TASK: The data must be written out once more, precisely as given.

┌──

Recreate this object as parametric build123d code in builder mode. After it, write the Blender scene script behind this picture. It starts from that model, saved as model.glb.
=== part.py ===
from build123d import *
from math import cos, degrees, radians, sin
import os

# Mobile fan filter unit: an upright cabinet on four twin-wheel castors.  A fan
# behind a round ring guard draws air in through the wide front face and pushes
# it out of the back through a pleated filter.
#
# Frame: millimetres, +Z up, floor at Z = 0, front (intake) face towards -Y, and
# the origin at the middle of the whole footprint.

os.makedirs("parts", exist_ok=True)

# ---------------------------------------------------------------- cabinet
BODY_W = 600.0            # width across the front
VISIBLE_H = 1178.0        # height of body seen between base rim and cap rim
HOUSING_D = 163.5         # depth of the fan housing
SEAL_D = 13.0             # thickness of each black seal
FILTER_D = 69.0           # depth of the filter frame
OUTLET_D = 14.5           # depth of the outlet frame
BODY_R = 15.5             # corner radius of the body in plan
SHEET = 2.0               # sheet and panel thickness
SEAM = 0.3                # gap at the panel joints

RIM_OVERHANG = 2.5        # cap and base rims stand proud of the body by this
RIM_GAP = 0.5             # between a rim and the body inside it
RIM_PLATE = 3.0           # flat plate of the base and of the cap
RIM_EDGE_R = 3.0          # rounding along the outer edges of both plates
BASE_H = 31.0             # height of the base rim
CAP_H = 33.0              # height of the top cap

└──

FULL OUTPUT:
Recreate this object as parametric build123d code in builder mode. After it, write the Blender scene script behind this picture. It starts from that model, saved as model.glb.
=== part.py ===
from build123d import *
from math import cos, degrees, radians, sin
import os

# Mobile fan filter unit: an upright cabinet on four twin-wheel castors.  A fan
# behind a round ring guard draws air in through the wide front face and pushes
# it out of the back through a pleated filter.
#
# Frame: millimetres, +Z up, floor at Z = 0, front (intake) face towards -Y, and
# the origin at the middle of the whole footprint.

os.makedirs("parts", exist_ok=True)

# ---------------------------------------------------------------- cabinet
BODY_W = 600.0            # width across the front
VISIBLE_H = 1178.0        # height of body seen between base rim and cap rim
HOUSING_D = 163.5         # depth of the fan housing
SEAL_D = 13.0             # thickness of each black seal
FILTER_D = 69.0           # depth of the filter frame
OUTLET_D = 14.5           # depth of the outlet frame
BODY_R = 15.5             # corner radius of the body in plan
SHEET = 2.0               # sheet and panel thickness
SEAM = 0.3                # gap at the panel joints

RIM_OVERHANG = 2.5        # cap and base rims stand proud of the body by this
RIM_GAP = 0.5             # between a rim and the body inside it
RIM_PLATE = 3.0           # flat plate of the base and of the cap
RIM_EDGE_R = 3.0          # rounding along the outer edges of both plates
BASE_H = 31.0             # height of the base rim
CAP_H = 33.0              # height of the top cap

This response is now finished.